The African and African American Studies (AAAS) Program offers a multidisciplinary program designed to provide students with a critical understanding of the history, art and cultures, economics, politics and social organization of the African Diaspora. The focused as well as comparative study of Africa, North America and the Caribbean are central components of the program. Students explore the innovative scholarship within the field of African and African American Studies while integrating theoretical perspectives and methodologies from various disciplines.

REQUIREMENTS FOR THE MAJOR

Requirements:

The AAAS major consists of eleven courses:

1. Two survey courses (must include either AAAS 10 or AAAS 11).

One African survey course: AAAS 11, 14, or 15.

One African American survey course: AAAS 10, 12, or 13.

2. Eight elective courses which must include at least two courses from each of the following distributive designations:

Two courses with SOC, PHR (Classes of 2007 and earlier), TMV (Classes of 2008 and later) or TAS: AAAS 13, 14, 15, 16, 17, 25,

26, 33, 37, 40, 42, 43, 44, 45, 46, 47, 63, 66.

Two courses with ART or LIT: AAAS 30, 31, 32, 34, 35, 36, 39, 51, 55, 62,

65, 84.

Two area courses in addition to the survey courses must be among the eight

elective courses with one course focused on Africa and one course on Afri­can America including the Caribbean. AAAS 10, 11, 12, 13, 14 or 15 may

be used to fulfill this requirement, but more advanced courses are strongly

recommended

3. One of the following culminating experience activities:

AAAS 90-96 Senior Seminars in AAAS

AAAS 97 Senior Independent Research in AAAS

AAAS 98 and 99 Honors Thesis in AAAS.

Majors are encouraged to take at least one diaspora course, which may be used to satisfy either area requirement. Courses with the INT distributive designation may satisfy either of the disciplinary requirements. With approval of the Chair, one associated course may be counted toward the major.

MODIFIED MAJOR

African and African American Studies (AAAS) may be undertaken as the secondary part of a modified major. A modified major should be planned to form a coherent program of study with the major. The requirements are four courses in African and African American Studies in addition to those listed for a modified major in the particular department. Early approval of a modified major should be obtained from the student’s major department and from the African and African American Studies Program.

REQUIREMENTS FOR THE MINORS

Students desiring a minor in African and African American Studies may select one of three areas of concentration: African Diaspora Studies, African Studies, or African American Studies. Minors (especially African Diaspora minors) are encouraged to elect at least one diaspora course, which may be substituted for either area requirement.
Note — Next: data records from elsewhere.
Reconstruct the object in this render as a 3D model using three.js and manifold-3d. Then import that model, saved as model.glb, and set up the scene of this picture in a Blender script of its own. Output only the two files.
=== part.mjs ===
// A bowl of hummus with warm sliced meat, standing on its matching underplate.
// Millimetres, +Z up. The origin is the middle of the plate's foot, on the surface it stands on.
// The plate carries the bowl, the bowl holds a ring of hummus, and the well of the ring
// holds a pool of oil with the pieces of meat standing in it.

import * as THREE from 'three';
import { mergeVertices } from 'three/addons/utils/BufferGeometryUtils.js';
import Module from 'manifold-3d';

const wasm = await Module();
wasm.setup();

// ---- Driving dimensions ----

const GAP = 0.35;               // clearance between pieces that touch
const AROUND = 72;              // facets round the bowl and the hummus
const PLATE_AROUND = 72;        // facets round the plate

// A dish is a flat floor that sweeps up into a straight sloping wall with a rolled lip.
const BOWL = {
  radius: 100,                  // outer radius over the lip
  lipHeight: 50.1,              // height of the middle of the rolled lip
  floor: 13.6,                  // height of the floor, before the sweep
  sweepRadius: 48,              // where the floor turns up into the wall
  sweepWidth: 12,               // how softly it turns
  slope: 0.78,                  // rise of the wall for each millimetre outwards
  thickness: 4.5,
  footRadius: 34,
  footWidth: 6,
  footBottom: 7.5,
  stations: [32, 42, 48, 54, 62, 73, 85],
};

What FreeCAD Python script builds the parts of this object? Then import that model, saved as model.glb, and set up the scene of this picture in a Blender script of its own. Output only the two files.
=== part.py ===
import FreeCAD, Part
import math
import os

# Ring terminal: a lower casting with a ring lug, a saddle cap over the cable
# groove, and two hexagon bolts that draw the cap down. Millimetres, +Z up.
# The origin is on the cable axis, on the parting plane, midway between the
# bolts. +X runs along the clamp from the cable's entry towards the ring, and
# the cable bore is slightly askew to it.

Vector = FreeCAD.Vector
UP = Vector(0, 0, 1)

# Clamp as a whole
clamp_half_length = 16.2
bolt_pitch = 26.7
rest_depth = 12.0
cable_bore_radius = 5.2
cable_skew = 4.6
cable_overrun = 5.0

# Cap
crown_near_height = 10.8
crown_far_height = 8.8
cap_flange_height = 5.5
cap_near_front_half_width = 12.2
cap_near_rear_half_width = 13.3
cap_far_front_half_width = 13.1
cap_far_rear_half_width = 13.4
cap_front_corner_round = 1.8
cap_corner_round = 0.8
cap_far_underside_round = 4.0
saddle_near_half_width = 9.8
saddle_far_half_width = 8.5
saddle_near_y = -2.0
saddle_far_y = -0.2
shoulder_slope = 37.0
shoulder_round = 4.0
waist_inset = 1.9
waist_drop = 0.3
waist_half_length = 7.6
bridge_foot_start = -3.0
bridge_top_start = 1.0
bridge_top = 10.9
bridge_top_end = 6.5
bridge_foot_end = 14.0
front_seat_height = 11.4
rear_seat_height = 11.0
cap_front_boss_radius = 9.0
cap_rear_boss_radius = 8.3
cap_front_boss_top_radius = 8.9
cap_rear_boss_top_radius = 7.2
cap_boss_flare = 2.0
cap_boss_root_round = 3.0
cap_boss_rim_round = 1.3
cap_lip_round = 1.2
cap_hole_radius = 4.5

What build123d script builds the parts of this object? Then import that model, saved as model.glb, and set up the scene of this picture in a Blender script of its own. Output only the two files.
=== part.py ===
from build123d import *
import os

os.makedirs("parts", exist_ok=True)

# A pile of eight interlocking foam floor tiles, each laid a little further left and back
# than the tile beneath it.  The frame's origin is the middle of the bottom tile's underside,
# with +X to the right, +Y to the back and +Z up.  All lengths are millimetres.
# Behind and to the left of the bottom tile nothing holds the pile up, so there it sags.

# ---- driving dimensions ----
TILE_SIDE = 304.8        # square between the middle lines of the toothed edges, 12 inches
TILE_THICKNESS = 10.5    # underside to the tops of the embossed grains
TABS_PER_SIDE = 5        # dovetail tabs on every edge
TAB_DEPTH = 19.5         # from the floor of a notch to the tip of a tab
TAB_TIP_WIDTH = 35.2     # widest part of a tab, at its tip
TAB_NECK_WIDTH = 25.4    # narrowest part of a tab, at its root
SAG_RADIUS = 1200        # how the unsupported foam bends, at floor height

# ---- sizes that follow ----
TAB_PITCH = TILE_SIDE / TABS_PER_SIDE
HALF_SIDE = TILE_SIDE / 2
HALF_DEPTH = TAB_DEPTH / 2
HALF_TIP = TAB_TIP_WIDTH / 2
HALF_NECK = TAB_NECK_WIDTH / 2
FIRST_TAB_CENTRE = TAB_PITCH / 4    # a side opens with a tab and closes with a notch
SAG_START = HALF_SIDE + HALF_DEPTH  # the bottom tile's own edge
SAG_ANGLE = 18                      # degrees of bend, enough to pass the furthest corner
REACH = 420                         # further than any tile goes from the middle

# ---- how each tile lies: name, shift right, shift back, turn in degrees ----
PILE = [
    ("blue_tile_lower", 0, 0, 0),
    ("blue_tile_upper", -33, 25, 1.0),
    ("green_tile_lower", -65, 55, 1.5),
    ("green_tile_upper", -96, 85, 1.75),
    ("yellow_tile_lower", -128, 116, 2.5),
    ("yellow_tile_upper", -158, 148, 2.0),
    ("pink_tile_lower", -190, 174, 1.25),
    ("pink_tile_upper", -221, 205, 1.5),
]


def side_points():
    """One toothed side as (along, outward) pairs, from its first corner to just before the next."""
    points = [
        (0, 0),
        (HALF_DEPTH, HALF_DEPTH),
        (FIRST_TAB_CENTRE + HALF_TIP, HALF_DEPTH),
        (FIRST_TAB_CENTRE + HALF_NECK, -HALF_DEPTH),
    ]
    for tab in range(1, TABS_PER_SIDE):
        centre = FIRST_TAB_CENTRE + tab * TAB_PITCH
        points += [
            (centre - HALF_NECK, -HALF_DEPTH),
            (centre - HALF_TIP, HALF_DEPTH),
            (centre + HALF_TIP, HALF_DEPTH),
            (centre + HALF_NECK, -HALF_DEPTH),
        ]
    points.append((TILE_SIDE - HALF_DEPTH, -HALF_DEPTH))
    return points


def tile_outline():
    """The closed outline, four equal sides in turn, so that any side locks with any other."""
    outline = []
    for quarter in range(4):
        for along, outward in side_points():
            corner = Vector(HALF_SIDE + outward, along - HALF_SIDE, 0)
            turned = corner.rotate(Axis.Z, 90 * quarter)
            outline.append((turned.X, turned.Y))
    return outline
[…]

A senior seminar is not required, but is strongly recommended.

Minor in African Diaspora Studies consists of six courses:

1. Two survey courses, (one must be AAAS 10 or AAAS 11):

One African survey course: AAAS 11, 14, or 15

One African American survey course: AAAS 10, 12, or 13.

2. Four electives, which must include one course each with the following

distributive designations:

One course in SOC, PHR (Classes of 2007 and earlier), TMV (Classes of 2008 and later) or TAS

One course in ART or LIT

The elective courses for the diaspora minor must include two area courses in

addition to the survey courses:

One course on African America (including the Caribbean)

One course on Africa.

Minor in African Studies consists of six courses:

1. One survey course, AAAS 11 Introduction to African Studies, is required.

2. Five elective courses on Africa, which must include at least one course each

with the following distributive designations:

One course in SOC, PHR (Classes of 2007 and earlier), TMV (Classes of 2008 and later) or TAS

One course in ART or LIT

Courses that fulfill the African Studies minor requirements include: AAAS

14, 15, 40, 41, 42, 43, 44, 45, 46, 47, 48, 51, 52, 53, 55, 62, 63, 64, 65, 66.

Minor in African American Studies consists of six courses:

1. One survey course, AAAS 10 Introduction to African American Studies, is required.

2. Five elective courses on African America including the Caribbean, which must include at least one course each with the following distributive designations:

One course in SOC, PHR (Classes of 2007 and earlier), TMV (Classes of 2008 and later) or TAS

One course in ART or LIT

Courses that fulfill the African American Studies minor requirement include: AAAS 12, 13, 16, 17, 23, 25, 26, 30, 31, 33, 34, 35, 36, 39, 64.

HONORS PROGRAM

Qualified majors may apply for admission to the Honors Program of the Department during the second or third terms of their junior year. Completion of the Honors Program is prerequisite to graduation with Honors or High Honors in the major subject. In order to qualify for an Honors Program at Dartmouth College, the student must have at the time of application a cumulative grade point average of 3.0 in all subjects and 3.3 grade point average in the major. During two terms of the senior year the honors student will pursue the project under the guidance of a selected staff member by enrolling in AAAS 98/99. The student is expected to produce a substantial thesis as the culmination of the project. A grade of A or A- over the two terms earns High Honors; and a Grade of B+ in the first term is satisfactory to continue for Honors.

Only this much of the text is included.